[Records with modeling code]
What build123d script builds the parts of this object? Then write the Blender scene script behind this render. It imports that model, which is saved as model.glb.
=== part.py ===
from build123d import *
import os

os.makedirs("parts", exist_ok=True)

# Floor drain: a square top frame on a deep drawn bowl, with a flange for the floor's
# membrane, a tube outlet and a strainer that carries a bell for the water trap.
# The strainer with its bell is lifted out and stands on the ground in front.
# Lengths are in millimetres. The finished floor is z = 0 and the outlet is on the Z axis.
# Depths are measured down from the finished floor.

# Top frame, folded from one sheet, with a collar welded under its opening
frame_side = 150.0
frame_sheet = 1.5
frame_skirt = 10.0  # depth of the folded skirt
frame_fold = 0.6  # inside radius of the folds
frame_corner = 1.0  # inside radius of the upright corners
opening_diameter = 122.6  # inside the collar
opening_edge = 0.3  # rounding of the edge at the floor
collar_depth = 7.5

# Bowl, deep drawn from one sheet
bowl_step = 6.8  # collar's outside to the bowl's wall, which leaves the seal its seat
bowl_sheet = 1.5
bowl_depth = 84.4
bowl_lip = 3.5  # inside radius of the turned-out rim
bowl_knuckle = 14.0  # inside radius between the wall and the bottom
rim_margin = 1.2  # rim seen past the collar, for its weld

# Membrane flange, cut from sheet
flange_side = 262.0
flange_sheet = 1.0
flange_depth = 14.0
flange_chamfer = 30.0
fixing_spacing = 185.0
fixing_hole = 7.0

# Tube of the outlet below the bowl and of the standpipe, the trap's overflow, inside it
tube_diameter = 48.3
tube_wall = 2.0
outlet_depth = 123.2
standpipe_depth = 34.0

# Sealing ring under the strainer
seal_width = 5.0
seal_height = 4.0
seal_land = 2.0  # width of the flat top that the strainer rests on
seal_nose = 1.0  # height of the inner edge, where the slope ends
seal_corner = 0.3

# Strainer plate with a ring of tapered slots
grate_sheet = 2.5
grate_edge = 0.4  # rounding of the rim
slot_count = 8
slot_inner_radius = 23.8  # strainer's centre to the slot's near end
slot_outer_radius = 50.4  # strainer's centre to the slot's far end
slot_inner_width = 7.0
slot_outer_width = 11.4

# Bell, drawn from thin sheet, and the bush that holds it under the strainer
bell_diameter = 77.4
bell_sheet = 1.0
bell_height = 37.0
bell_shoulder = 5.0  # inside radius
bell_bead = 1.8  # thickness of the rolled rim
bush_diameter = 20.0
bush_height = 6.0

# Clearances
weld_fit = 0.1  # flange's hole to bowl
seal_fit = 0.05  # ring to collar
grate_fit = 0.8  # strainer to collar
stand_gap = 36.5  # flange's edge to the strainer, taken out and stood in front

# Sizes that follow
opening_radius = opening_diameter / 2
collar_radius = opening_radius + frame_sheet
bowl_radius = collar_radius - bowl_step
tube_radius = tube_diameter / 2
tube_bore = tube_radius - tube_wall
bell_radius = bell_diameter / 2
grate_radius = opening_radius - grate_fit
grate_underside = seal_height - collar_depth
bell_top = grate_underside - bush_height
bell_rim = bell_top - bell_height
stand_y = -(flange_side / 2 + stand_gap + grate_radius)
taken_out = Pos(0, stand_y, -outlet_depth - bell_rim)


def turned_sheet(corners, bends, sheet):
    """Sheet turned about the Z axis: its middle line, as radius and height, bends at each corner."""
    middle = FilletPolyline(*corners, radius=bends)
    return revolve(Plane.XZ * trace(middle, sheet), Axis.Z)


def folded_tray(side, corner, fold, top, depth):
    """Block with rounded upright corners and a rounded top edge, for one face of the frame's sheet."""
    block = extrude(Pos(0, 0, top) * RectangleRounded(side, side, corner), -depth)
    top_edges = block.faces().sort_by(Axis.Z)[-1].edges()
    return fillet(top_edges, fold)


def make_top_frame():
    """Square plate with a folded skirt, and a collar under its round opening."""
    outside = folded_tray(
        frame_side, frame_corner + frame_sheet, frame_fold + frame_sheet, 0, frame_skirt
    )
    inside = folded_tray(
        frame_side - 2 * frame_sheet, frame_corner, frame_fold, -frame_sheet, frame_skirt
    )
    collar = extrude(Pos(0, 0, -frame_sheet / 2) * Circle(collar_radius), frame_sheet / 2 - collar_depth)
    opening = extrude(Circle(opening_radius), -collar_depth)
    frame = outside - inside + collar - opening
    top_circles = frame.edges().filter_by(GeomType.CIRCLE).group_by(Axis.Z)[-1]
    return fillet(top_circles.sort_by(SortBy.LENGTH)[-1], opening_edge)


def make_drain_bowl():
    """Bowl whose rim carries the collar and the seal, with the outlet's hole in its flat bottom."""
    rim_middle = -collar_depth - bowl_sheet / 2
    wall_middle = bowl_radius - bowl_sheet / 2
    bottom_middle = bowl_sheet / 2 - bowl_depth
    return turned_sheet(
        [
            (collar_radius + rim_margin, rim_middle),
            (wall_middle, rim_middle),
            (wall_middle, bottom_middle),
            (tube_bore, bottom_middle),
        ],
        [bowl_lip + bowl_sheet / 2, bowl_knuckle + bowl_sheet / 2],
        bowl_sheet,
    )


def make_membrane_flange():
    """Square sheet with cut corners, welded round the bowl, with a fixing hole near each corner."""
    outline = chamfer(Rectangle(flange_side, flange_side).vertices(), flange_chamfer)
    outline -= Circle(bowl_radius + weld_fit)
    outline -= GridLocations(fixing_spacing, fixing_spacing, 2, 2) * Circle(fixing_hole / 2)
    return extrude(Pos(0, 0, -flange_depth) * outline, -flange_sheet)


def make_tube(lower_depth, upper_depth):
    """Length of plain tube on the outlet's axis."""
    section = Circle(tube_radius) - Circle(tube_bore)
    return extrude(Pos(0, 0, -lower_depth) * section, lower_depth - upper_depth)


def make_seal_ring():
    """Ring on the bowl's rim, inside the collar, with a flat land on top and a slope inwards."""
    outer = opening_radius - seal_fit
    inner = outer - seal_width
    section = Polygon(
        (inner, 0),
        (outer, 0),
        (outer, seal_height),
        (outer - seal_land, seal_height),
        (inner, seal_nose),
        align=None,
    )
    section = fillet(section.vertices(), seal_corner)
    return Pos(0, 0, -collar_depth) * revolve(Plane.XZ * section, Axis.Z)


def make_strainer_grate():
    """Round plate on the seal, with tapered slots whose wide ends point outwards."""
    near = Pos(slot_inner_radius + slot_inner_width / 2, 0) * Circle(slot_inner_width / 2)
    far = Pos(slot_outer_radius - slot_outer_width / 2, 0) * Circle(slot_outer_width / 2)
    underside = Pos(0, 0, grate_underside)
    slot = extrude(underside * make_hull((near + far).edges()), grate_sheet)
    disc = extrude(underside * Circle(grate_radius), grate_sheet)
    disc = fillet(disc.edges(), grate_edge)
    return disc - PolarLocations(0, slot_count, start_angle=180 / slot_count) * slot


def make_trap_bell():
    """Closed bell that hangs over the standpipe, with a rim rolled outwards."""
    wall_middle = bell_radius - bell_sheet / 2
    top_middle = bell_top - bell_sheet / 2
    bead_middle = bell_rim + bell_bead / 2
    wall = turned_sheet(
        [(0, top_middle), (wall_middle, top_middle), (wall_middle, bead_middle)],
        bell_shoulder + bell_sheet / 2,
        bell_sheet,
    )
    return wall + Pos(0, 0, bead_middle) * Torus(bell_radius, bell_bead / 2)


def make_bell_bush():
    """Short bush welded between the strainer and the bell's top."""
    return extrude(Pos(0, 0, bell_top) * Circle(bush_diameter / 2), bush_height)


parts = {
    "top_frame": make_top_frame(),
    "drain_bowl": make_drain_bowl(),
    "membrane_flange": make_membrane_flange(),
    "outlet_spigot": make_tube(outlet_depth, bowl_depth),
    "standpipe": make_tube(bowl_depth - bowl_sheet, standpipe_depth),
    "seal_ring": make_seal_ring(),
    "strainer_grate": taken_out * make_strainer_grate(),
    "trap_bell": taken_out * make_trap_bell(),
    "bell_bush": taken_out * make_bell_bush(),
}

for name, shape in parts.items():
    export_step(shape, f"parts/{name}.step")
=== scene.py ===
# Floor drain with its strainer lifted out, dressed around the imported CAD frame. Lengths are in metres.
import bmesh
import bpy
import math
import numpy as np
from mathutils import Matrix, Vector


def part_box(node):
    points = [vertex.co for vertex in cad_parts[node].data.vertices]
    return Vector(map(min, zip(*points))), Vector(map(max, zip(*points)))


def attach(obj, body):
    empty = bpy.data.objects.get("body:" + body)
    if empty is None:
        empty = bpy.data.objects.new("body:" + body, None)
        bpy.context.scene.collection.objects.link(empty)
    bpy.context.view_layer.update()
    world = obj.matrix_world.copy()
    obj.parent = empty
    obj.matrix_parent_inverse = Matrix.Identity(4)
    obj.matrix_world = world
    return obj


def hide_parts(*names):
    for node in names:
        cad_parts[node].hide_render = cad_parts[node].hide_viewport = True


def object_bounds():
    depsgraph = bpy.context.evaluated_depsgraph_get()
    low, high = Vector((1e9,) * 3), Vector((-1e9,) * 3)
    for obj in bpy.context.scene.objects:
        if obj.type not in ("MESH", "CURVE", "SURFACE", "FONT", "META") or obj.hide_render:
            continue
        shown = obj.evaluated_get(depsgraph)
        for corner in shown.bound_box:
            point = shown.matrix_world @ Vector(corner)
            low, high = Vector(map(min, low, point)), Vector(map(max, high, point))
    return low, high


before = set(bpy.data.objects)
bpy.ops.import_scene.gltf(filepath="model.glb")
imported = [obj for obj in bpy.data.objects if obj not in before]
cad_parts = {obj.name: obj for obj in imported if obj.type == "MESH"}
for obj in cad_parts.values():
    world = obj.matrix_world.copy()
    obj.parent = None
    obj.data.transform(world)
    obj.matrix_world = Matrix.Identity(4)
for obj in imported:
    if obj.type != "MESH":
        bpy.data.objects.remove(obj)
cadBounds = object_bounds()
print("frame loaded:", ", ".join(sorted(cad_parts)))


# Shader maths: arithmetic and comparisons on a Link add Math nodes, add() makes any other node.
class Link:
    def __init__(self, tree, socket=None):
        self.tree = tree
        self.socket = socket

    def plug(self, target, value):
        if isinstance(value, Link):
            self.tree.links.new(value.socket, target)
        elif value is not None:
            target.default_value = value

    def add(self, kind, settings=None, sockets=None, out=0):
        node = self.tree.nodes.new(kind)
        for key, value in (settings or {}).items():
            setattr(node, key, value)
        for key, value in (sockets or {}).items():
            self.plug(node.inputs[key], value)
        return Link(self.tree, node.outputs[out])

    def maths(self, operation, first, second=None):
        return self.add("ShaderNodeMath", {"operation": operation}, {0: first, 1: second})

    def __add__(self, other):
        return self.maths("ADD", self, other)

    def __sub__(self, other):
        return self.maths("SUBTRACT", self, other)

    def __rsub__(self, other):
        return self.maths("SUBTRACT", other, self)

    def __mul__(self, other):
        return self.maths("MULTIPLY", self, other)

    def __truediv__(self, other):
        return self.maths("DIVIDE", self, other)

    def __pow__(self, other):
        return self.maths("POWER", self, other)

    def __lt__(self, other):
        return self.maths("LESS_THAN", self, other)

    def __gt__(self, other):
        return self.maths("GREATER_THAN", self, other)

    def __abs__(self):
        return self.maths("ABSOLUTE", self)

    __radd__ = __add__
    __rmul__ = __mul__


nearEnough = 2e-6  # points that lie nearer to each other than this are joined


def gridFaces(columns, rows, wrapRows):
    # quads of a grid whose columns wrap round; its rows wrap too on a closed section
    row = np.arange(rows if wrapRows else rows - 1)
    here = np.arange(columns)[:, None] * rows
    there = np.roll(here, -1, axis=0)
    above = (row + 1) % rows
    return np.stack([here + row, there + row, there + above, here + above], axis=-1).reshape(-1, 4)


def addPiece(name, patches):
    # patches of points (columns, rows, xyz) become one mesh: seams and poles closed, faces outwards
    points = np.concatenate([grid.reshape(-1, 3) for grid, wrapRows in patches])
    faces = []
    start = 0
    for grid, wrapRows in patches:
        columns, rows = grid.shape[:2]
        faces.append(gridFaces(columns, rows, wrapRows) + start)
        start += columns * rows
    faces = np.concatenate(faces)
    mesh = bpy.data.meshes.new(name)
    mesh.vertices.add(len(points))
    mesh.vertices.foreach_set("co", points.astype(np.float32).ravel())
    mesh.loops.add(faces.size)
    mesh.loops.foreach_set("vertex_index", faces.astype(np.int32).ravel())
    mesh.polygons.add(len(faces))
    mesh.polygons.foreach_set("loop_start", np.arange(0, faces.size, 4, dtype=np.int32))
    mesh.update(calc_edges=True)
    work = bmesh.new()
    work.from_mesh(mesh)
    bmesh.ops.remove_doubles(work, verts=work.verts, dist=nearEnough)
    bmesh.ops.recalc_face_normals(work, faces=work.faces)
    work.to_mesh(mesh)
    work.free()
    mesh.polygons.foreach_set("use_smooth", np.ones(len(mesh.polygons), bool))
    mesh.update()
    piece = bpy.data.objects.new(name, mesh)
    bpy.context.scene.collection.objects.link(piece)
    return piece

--

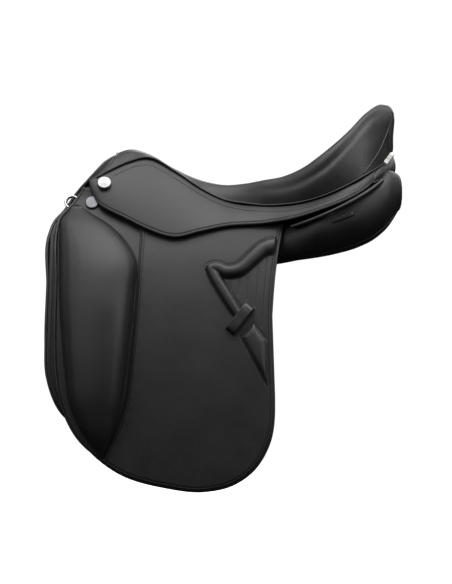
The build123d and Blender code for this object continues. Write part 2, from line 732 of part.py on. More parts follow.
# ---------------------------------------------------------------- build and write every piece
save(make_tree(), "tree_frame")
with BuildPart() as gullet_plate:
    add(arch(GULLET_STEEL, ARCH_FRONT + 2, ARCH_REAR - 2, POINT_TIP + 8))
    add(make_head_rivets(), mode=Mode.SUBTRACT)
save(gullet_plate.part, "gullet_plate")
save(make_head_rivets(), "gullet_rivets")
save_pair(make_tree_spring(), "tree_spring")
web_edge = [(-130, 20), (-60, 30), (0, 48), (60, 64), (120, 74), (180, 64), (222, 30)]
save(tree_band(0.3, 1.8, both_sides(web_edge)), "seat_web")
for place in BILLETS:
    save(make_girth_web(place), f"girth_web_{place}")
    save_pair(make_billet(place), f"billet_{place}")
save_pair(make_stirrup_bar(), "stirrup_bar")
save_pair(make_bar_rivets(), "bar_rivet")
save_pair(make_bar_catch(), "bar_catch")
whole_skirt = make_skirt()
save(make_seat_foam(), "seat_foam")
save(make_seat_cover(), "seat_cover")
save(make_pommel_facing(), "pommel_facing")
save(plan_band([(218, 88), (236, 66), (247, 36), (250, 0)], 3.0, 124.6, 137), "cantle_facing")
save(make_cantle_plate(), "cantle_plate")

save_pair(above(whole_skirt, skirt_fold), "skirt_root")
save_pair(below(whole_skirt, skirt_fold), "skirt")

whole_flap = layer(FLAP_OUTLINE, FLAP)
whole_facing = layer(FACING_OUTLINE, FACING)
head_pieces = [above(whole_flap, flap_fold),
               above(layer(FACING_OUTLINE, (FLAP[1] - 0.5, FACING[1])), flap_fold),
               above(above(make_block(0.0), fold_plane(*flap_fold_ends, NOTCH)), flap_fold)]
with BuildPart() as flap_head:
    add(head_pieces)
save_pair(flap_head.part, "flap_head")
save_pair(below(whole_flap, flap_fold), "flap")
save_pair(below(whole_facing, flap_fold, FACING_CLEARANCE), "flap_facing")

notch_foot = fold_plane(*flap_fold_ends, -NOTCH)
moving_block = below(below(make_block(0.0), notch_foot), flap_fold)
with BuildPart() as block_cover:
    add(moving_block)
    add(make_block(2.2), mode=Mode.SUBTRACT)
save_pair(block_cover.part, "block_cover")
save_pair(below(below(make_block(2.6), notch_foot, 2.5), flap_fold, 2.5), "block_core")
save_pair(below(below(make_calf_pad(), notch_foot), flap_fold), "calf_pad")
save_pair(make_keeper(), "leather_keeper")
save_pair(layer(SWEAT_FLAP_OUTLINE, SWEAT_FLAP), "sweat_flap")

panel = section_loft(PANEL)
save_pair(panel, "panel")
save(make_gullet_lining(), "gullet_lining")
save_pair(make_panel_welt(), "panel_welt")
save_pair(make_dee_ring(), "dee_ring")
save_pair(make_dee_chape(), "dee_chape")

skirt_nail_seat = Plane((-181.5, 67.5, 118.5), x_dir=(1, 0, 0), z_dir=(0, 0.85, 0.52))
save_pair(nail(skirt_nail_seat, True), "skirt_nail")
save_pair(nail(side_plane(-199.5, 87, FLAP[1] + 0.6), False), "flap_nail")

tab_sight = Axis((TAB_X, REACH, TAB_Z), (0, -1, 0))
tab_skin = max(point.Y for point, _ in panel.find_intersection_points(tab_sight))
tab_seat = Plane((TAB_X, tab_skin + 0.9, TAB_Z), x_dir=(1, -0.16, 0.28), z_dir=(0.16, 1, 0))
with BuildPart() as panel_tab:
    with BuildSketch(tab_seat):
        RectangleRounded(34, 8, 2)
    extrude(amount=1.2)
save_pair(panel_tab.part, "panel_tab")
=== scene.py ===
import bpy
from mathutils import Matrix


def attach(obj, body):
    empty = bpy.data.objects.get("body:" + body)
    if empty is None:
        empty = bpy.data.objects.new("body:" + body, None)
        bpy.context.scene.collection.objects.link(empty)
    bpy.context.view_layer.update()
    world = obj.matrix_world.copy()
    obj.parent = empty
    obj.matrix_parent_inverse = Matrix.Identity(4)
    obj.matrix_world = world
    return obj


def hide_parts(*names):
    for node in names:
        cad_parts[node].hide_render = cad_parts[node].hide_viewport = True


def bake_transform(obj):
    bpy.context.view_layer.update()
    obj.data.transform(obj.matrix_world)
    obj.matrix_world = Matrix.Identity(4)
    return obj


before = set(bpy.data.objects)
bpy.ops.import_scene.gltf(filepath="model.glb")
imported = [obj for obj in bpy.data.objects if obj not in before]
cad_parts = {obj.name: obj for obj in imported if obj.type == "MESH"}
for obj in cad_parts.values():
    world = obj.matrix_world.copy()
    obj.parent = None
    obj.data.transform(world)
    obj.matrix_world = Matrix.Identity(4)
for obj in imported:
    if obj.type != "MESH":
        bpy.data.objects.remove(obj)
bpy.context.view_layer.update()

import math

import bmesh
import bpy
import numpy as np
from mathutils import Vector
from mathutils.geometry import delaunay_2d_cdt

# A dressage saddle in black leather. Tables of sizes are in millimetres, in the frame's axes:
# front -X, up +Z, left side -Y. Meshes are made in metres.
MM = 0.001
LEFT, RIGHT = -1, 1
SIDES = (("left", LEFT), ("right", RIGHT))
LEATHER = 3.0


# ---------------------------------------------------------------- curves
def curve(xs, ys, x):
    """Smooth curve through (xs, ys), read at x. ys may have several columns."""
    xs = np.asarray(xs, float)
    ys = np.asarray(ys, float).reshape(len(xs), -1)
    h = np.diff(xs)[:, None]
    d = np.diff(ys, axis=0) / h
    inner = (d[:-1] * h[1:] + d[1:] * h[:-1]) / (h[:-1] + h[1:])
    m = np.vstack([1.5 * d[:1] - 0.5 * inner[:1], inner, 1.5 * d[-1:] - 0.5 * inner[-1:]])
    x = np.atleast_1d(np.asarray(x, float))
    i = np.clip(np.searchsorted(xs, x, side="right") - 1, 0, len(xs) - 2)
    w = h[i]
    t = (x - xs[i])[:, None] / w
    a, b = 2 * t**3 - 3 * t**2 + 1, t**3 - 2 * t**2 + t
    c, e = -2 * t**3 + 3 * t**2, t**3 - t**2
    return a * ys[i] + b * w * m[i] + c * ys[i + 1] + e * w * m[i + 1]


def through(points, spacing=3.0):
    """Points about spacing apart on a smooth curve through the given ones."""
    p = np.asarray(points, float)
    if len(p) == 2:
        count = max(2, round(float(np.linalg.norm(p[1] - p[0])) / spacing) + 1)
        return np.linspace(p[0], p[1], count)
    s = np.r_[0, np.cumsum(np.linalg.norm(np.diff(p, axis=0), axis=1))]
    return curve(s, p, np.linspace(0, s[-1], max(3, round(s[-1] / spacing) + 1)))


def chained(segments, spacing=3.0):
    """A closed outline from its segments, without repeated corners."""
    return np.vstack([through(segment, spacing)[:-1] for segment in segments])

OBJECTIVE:
Copy out exactly the lines running from the one with "What build123d script" to the one with "collar_depth = 7.5", including both ends, and nothing more.

RESULT FOR THIS EXERCISE:
What build123d script builds the parts of this object? Then write the Blender scene script behind this render. It imports that model, which is saved as model.glb.
=== part.py ===
from build123d import *
import os

os.makedirs("parts", exist_ok=True)

# Floor drain: a square top frame on a deep drawn bowl, with a flange for the floor's
# membrane, a tube outlet and a strainer that carries a bell for the water trap.
# The strainer with its bell is lifted out and stands on the ground in front.
# Lengths are in millimetres. The finished floor is z = 0 and the outlet is on the Z axis.
# Depths are measured down from the finished floor.

# Top frame, folded from one sheet, with a collar welded under its opening
frame_side = 150.0
frame_sheet = 1.5
frame_skirt = 10.0  # depth of the folded skirt
frame_fold = 0.6  # inside radius of the folds
frame_corner = 1.0  # inside radius of the upright corners
opening_diameter = 122.6  # inside the collar
opening_edge = 0.3  # rounding of the edge at the floor
collar_depth = 7.5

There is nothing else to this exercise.